"""
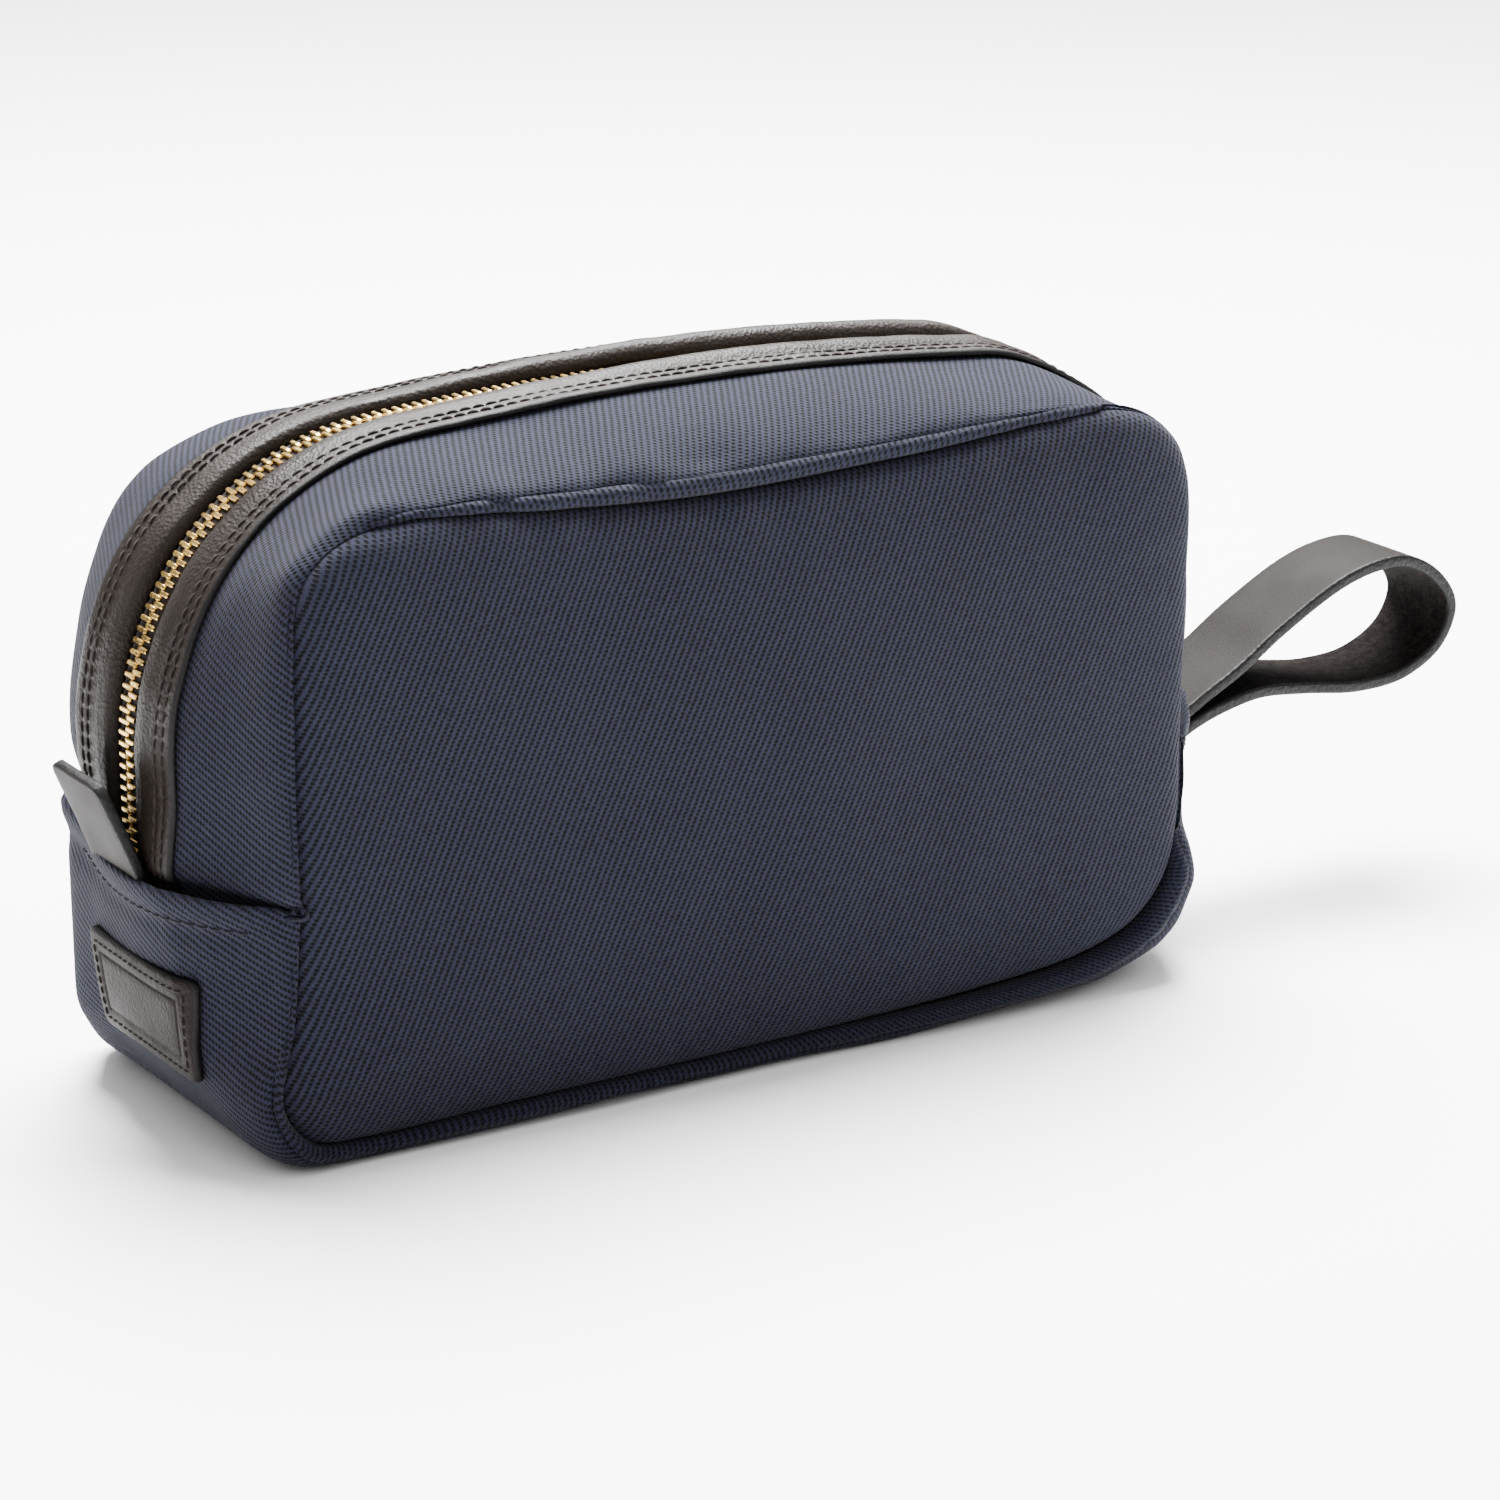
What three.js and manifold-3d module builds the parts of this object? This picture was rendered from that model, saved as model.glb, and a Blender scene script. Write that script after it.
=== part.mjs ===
// Soft wash bag with a zipped top, leather trim and a leather wrist strap.
// Millimetres, +Z up. X runs along the bag, the front panel faces -Y, and the
// origin is on the resting surface under the middle of the bag.
import * as THREE from 'three';
import * as BufferGeometryUtils from 'three/addons/utils/BufferGeometryUtils.js';
import Module from 'manifold-3d';

const wasm = await Module();
wasm.setup();

// ---- driving dimensions ----
const SEAM_Y = 46;             // the panel seams lie this far either side of the zip
const FOLD_Z = 60;             // height of the folded edge of the lower gusset
const GAP = 0.35;              // clearance kept between neighbouring pieces
const CLOTH = 1.6;             // outer twill with its backing
const LINING = 0.8;
const PANEL_BULGE = 4.5;       // crown of the large panels
const PANEL_CENTRE = { x: 0, z: 74 };

const ZIP_RADIUS = 65.5;       // shoulder bend of the zip, at the top of its teeth
const SHOULDER = { x: 70, z: 88 };
const CROWN_RADIUS = 680;      // gentle crown between the two shoulders
const CLOTH_OVER_TEETH = 1.6;  // cloth surface above the top of the teeth

const TEETH = { inner: 0.7, outer: 3, depth: 2.3 };
const TAPE = { inner: 3.35, outer: 17, thick: 0.7, drop: 2.4 };
const RIDGE = 2.6;             // ridge of the rolled leather above the cloth
const BINDING_OUTER = 19.2;
const CLOTH_EDGE = 9.6;        // the top cloth ends under the binding
const SLIDER = { length: 11, halfWidth: 4.8, plate: 1.05, clear: 0.45, z: 88 };
const PULLER = { length: 23, halfWidth: 3, thick: 1.2, rise: 2.75, arm: 1.3 };
const STOP_LENGTH = 2.8;
const CHAIN_START_Z = 66;      // left end of the teeth
const CHAIN_END_Z = 81;        // right end of the teeth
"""
▶ [Problem statement]
Copy the material above, line for line.

▶ [Solution for this problem]
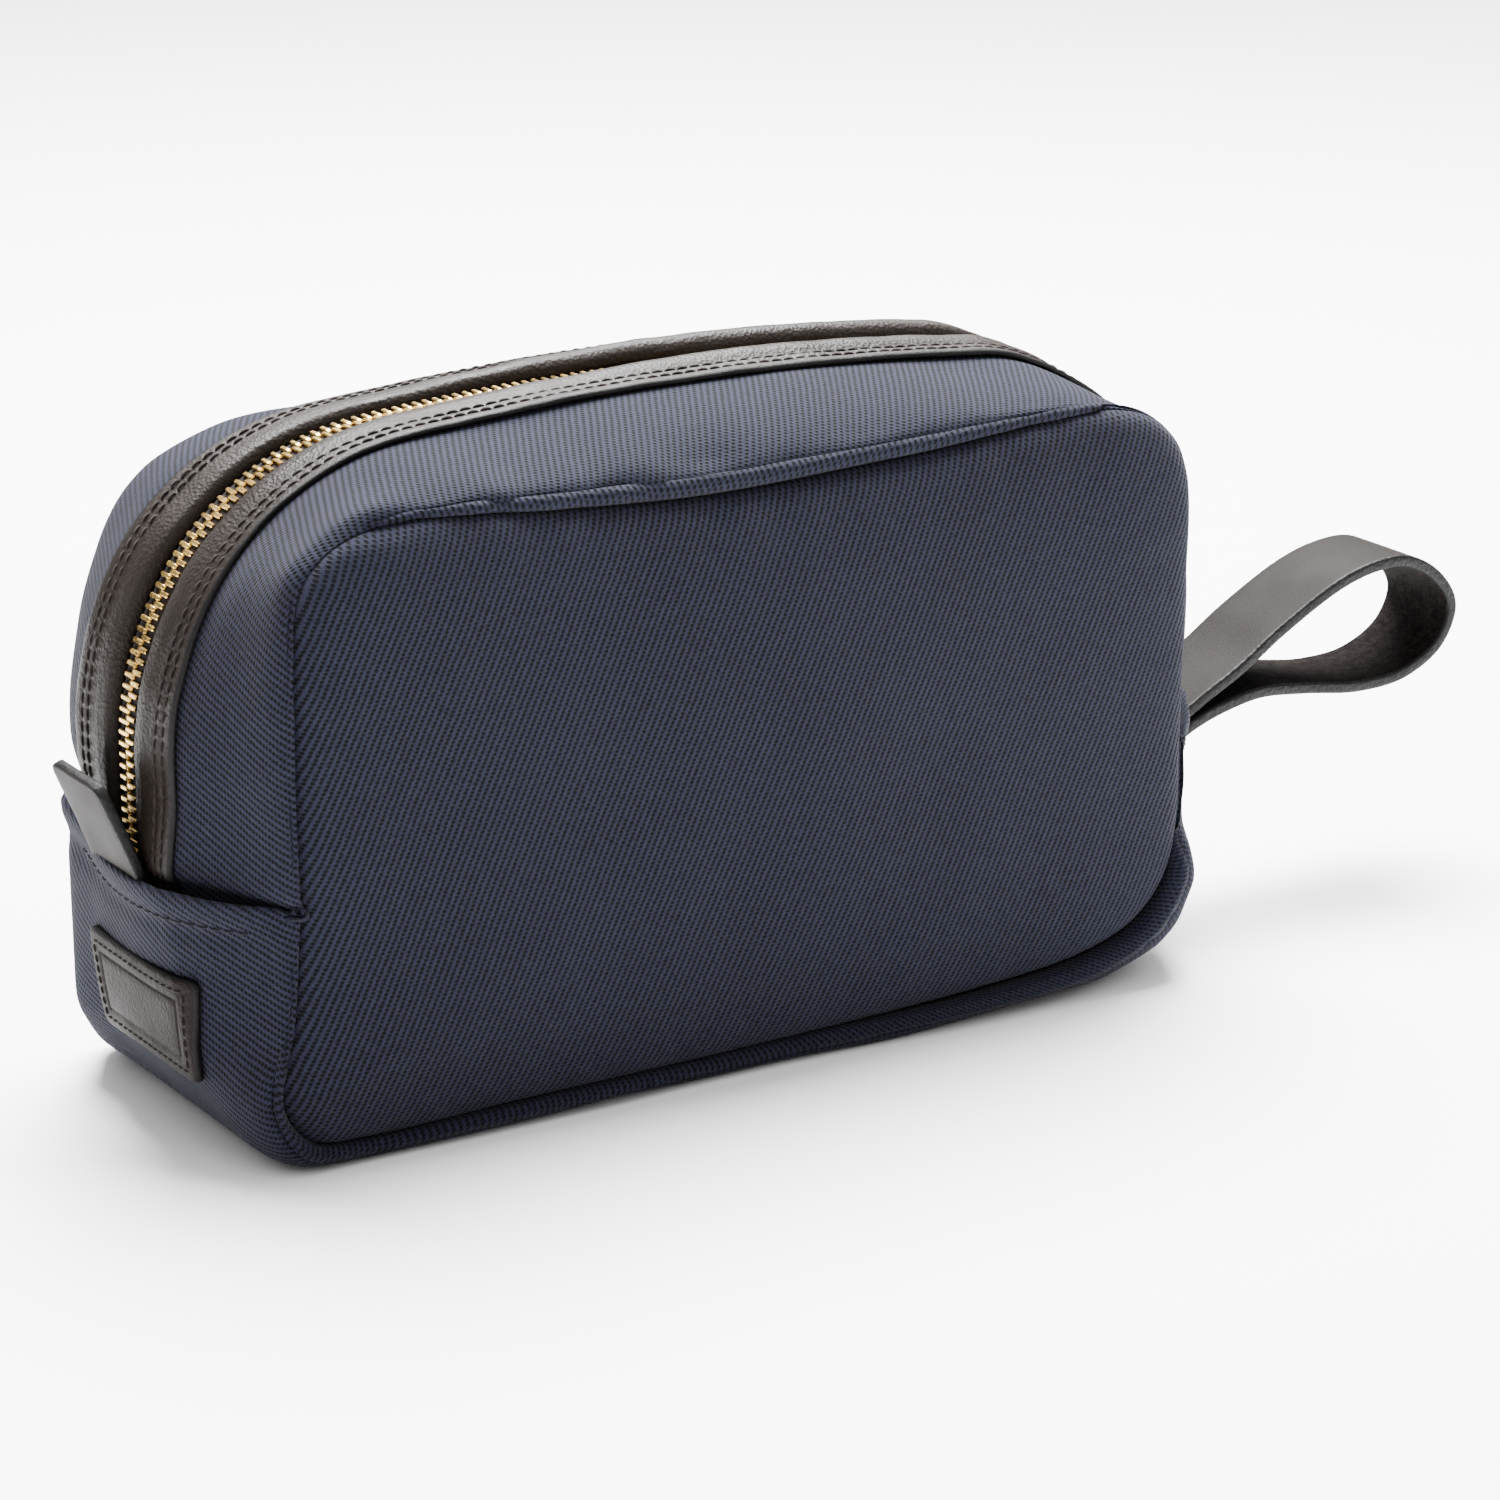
What three.js and manifold-3d module builds the parts of this object? This picture was rendered from that model, saved as model.glb, and a Blender scene script. Write that script after it.
=== part.mjs ===
// Soft wash bag with a zipped top, leather trim and a leather wrist strap.
// Millimetres, +Z up. X runs along the bag, the front panel faces -Y, and the
// origin is on the resting surface under the middle of the bag.
import * as THREE from 'three';
import * as BufferGeometryUtils from 'three/addons/utils/BufferGeometryUtils.js';
import Module from 'manifold-3d';

const wasm = await Module();
wasm.setup();

// ---- driving dimensions ----
const SEAM_Y = 46;             // the panel seams lie this far either side of the zip
const FOLD_Z = 60;             // height of the folded edge of the lower gusset
const GAP = 0.35;              // clearance kept between neighbouring pieces
const CLOTH = 1.6;             // outer twill with its backing
const LINING = 0.8;
const PANEL_BULGE = 4.5;       // crown of the large panels
const PANEL_CENTRE = { x: 0, z: 74 };

const ZIP_RADIUS = 65.5;       // shoulder bend of the zip, at the top of its teeth
const SHOULDER = { x: 70, z: 88 };
const CROWN_RADIUS = 680;      // gentle crown between the two shoulders
const CLOTH_OVER_TEETH = 1.6;  // cloth surface above the top of the teeth

const TEETH = { inner: 0.7, outer: 3, depth: 2.3 };
const TAPE = { inner: 3.35, outer: 17, thick: 0.7, drop: 2.4 };
const RIDGE = 2.6;             // ridge of the rolled leather above the cloth
const BINDING_OUTER = 19.2;
const CLOTH_EDGE = 9.6;        // the top cloth ends under the binding
const SLIDER = { length: 11, halfWidth: 4.8, plate: 1.05, clear: 0.45, z: 88 };
const PULLER = { length: 23, halfWidth: 3, thick: 1.2, rise: 2.75, arm: 1.3 };
const STOP_LENGTH = 2.8;
const CHAIN_START_Z = 66;      // left end of the teeth
const CHAIN_END_Z = 81;        // right end of the teeth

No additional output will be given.